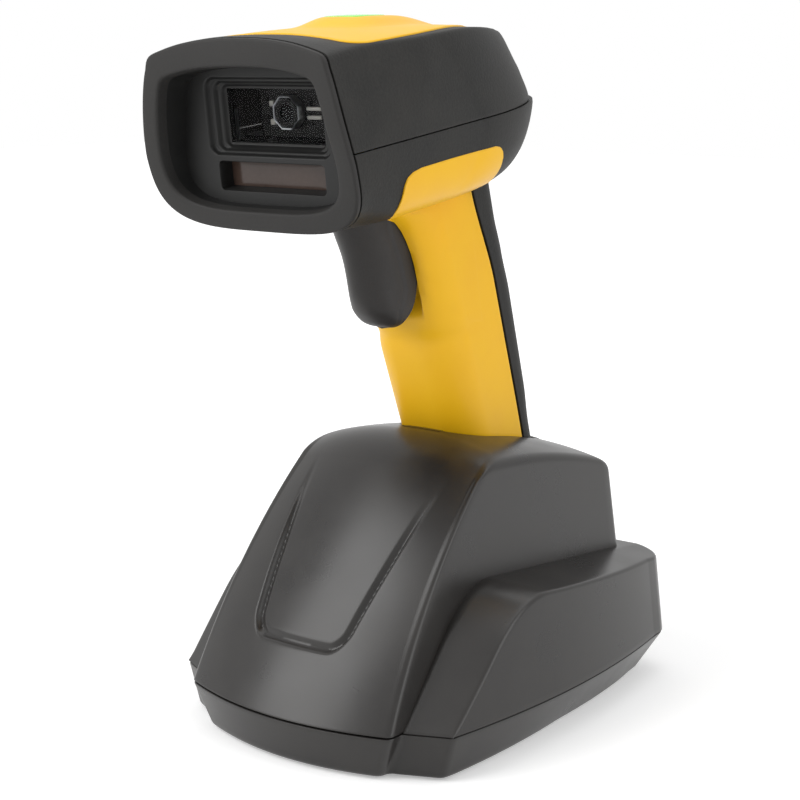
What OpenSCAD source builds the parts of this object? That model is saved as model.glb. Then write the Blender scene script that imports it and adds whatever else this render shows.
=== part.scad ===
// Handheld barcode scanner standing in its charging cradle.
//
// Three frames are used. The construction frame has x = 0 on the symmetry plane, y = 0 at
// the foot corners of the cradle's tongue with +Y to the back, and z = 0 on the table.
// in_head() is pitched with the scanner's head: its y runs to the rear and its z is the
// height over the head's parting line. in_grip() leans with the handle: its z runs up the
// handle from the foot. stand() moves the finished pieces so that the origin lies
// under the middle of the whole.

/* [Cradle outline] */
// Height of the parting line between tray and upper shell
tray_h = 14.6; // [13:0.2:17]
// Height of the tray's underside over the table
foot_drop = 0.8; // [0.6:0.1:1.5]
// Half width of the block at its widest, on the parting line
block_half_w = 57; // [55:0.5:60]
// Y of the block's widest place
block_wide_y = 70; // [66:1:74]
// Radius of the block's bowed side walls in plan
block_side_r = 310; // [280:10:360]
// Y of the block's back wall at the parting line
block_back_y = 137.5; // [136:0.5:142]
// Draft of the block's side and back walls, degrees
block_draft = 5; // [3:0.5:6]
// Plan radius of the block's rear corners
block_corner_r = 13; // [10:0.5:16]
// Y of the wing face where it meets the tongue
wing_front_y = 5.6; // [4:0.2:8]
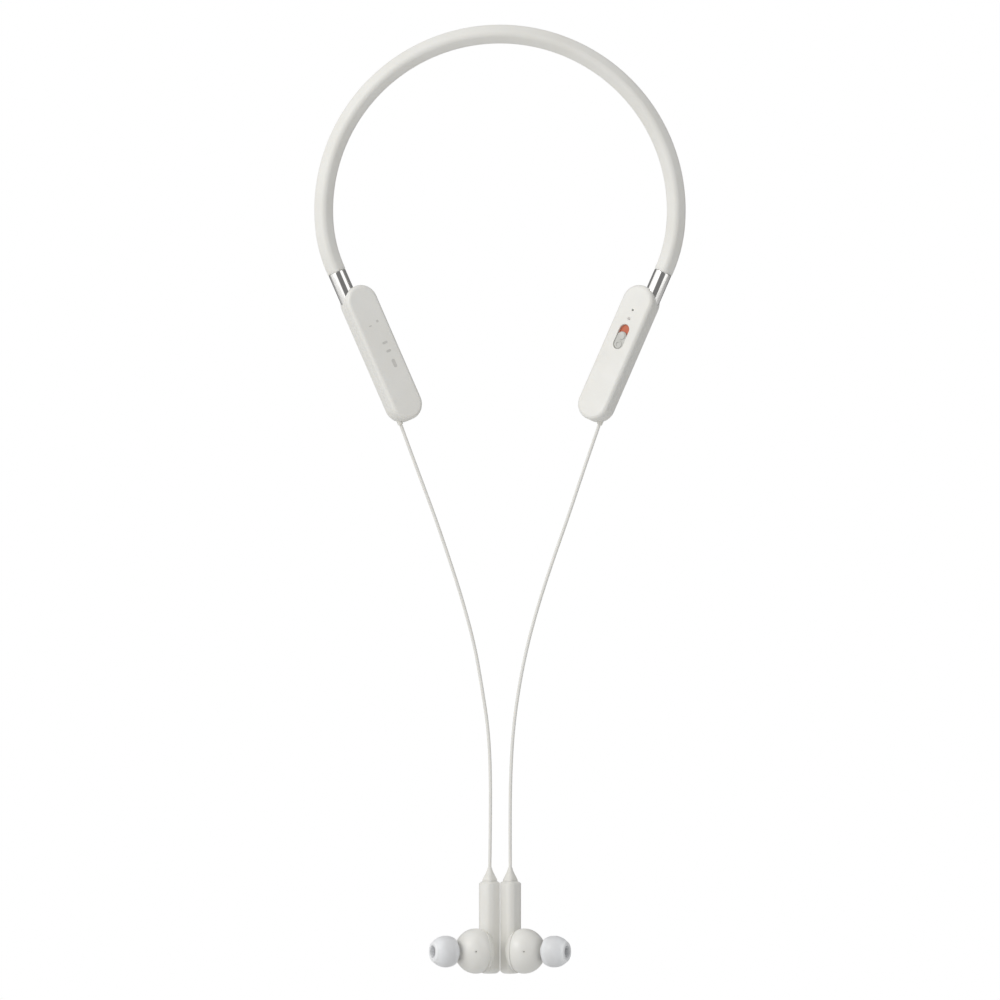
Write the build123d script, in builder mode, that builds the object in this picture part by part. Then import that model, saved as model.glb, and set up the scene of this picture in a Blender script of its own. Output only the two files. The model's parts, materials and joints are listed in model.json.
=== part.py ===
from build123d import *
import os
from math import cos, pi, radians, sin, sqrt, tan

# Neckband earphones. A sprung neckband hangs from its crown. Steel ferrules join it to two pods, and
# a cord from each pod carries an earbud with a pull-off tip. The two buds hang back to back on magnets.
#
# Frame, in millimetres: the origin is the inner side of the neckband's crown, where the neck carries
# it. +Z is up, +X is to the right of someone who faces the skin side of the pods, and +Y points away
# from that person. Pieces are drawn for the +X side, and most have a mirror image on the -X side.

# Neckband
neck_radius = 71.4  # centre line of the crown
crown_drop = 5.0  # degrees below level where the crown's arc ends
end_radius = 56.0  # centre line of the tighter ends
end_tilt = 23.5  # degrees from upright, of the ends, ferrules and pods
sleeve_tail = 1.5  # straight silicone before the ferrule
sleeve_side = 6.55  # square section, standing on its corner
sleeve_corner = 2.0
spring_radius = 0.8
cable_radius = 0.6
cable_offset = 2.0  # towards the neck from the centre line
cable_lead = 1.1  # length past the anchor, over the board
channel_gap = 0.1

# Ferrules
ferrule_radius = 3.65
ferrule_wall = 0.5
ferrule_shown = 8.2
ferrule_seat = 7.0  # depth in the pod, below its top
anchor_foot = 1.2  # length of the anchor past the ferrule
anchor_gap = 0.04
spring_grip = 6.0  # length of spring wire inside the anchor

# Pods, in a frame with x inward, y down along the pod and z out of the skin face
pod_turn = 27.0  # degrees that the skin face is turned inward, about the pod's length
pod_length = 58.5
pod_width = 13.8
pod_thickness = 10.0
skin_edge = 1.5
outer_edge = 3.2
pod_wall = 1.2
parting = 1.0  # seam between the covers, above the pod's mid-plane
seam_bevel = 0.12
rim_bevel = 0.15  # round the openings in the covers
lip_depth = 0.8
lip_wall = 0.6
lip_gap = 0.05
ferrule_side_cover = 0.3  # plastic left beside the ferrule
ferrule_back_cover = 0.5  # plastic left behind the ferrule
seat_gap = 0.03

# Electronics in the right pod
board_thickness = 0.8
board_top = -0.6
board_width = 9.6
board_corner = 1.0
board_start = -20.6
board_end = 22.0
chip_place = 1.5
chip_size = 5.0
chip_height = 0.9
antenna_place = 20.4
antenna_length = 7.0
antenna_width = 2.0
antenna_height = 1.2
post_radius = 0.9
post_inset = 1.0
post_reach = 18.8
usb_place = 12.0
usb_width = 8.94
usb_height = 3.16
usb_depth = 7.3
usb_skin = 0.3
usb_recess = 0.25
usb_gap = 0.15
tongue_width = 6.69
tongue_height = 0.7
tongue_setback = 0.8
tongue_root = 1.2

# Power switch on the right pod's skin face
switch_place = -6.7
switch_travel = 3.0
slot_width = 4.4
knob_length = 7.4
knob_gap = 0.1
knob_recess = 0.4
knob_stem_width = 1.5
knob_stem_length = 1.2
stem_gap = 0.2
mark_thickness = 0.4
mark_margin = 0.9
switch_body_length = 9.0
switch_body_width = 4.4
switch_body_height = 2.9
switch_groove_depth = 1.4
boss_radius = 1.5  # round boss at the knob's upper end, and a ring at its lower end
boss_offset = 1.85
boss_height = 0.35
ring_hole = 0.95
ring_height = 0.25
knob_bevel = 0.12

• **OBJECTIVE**
Output the records exactly, including every line.

• **ANSWER TO THE TASK**
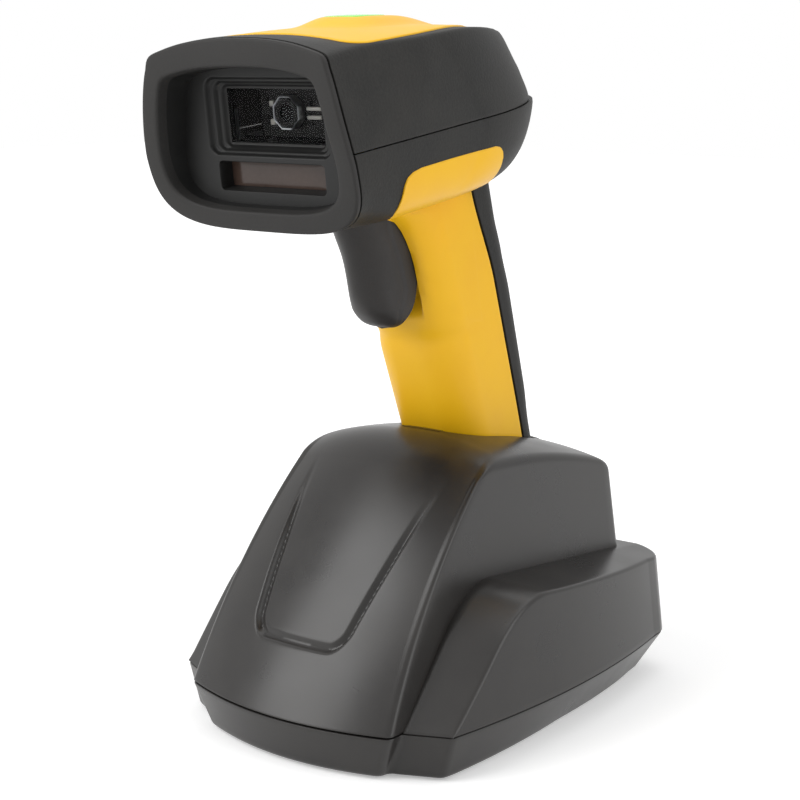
What OpenSCAD source builds the parts of this object? That model is saved as model.glb. Then write the Blender scene script that imports it and adds whatever else this render shows.
=== part.scad ===
// Handheld barcode scanner standing in its charging cradle.
//
// Three frames are used. The construction frame has x = 0 on the symmetry plane, y = 0 at
// the foot corners of the cradle's tongue with +Y to the back, and z = 0 on the table.
// in_head() is pitched with the scanner's head: its y runs to the rear and its z is the
// height over the head's parting line. in_grip() leans with the handle: its z runs up the
// handle from the foot. stand() moves the finished pieces so that the origin lies
// under the middle of the whole.

/* [Cradle outline] */
// Height of the parting line between tray and upper shell
tray_h = 14.6; // [13:0.2:17]
// Height of the tray's underside over the table
foot_drop = 0.8; // [0.6:0.1:1.5]
// Half width of the block at its widest, on the parting line
block_half_w = 57; // [55:0.5:60]
// Y of the block's widest place
block_wide_y = 70; // [66:1:74]
// Radius of the block's bowed side walls in plan
block_side_r = 310; // [280:10:360]
// Y of the block's back wall at the parting line
block_back_y = 137.5; // [136:0.5:142]
// Draft of the block's side and back walls, degrees
block_draft = 5; // [3:0.5:6]
// Plan radius of the block's rear corners
block_corner_r = 13; // [10:0.5:16]
// Y of the wing face where it meets the tongue
wing_front_y = 5.6; // [4:0.2:8]
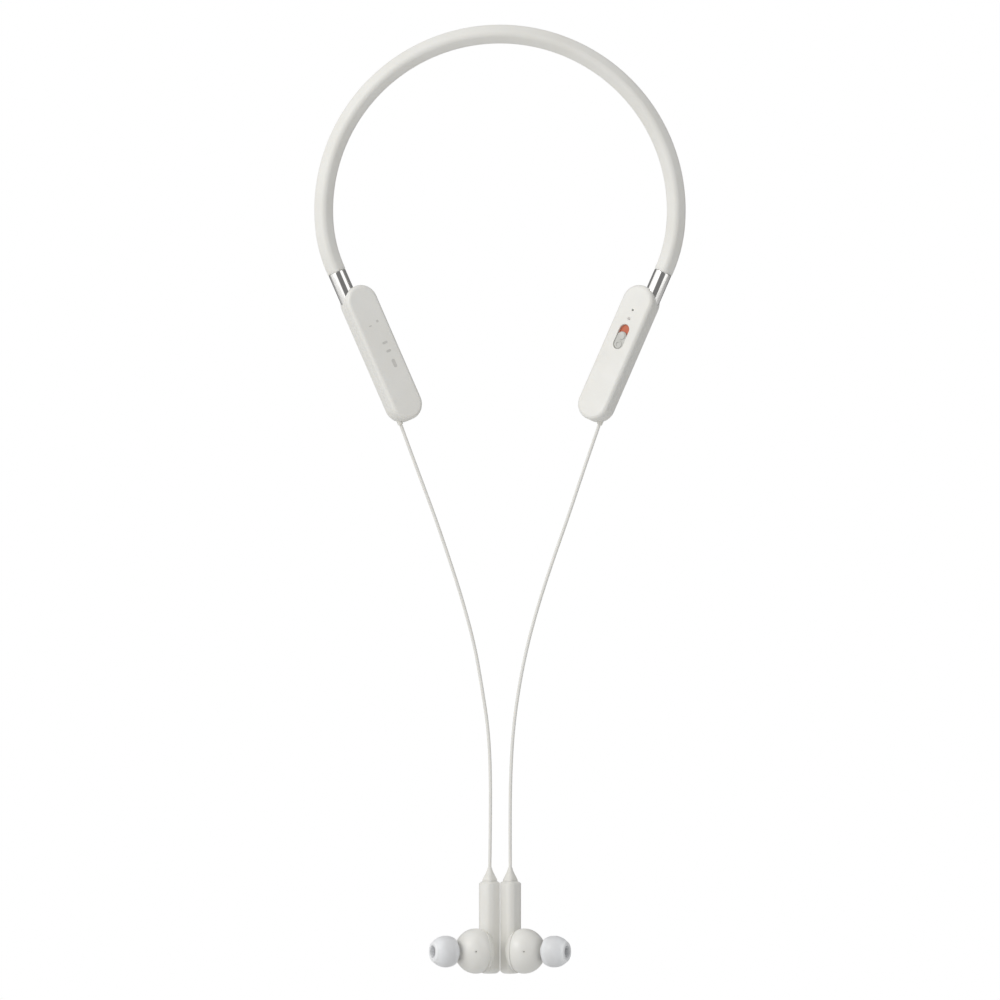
Write the build123d script, in builder mode, that builds the object in this picture part by part. Then import that model, saved as model.glb, and set up the scene of this picture in a Blender script of its own. Output only the two files. The model's parts, materials and joints are listed in model.json.
=== part.py ===
from build123d import *
import os
from math import cos, pi, radians, sin, sqrt, tan

# Neckband earphones. A sprung neckband hangs from its crown. Steel ferrules join it to two pods, and
# a cord from each pod carries an earbud with a pull-off tip. The two buds hang back to back on magnets.
#
# Frame, in millimetres: the origin is the inner side of the neckband's crown, where the neck carries
# it. +Z is up, +X is to the right of someone who faces the skin side of the pods, and +Y points away
# from that person. Pieces are drawn for the +X side, and most have a mirror image on the -X side.

# Neckband
neck_radius = 71.4  # centre line of the crown
crown_drop = 5.0  # degrees below level where the crown's arc ends
end_radius = 56.0  # centre line of the tighter ends
end_tilt = 23.5  # degrees from upright, of the ends, ferrules and pods
sleeve_tail = 1.5  # straight silicone before the ferrule
sleeve_side = 6.55  # square section, standing on its corner
sleeve_corner = 2.0
spring_radius = 0.8
cable_radius = 0.6
cable_offset = 2.0  # towards the neck from the centre line
cable_lead = 1.1  # length past the anchor, over the board
channel_gap = 0.1

# Ferrules
ferrule_radius = 3.65
ferrule_wall = 0.5
ferrule_shown = 8.2
ferrule_seat = 7.0  # depth in the pod, below its top
anchor_foot = 1.2  # length of the anchor past the ferrule
anchor_gap = 0.04
spring_grip = 6.0  # length of spring wire inside the anchor

# Pods, in a frame with x inward, y down along the pod and z out of the skin face
pod_turn = 27.0  # degrees that the skin face is turned inward, about the pod's length
pod_length = 58.5
pod_width = 13.8
pod_thickness = 10.0
skin_edge = 1.5
outer_edge = 3.2
pod_wall = 1.2
parting = 1.0  # seam between the covers, above the pod's mid-plane
seam_bevel = 0.12
rim_bevel = 0.15  # round the openings in the covers
lip_depth = 0.8
lip_wall = 0.6
lip_gap = 0.05
ferrule_side_cover = 0.3  # plastic left beside the ferrule
ferrule_back_cover = 0.5  # plastic left behind the ferrule
seat_gap = 0.03

# Electronics in the right pod
board_thickness = 0.8
board_top = -0.6
board_width = 9.6
board_corner = 1.0
board_start = -20.6
board_end = 22.0
chip_place = 1.5
chip_size = 5.0
chip_height = 0.9
antenna_place = 20.4
antenna_length = 7.0
antenna_width = 2.0
antenna_height = 1.2
post_radius = 0.9
post_inset = 1.0
post_reach = 18.8
usb_place = 12.0
usb_width = 8.94
usb_height = 3.16
usb_depth = 7.3
usb_skin = 0.3
usb_recess = 0.25
usb_gap = 0.15
tongue_width = 6.69
tongue_height = 0.7
tongue_setback = 0.8
tongue_root = 1.2

# Power switch on the right pod's skin face
switch_place = -6.7
switch_travel = 3.0
slot_width = 4.4
knob_length = 7.4
knob_gap = 0.1
knob_recess = 0.4
knob_stem_width = 1.5
knob_stem_length = 1.2
stem_gap = 0.2
mark_thickness = 0.4
mark_margin = 0.9
switch_body_length = 9.0
switch_body_width = 4.4
switch_body_height = 2.9
switch_groove_depth = 1.4
boss_radius = 1.5  # round boss at the knob's upper end, and a ring at its lower end
boss_offset = 1.85
boss_height = 0.35
ring_hole = 0.95
ring_height = 0.25
knob_bevel = 0.12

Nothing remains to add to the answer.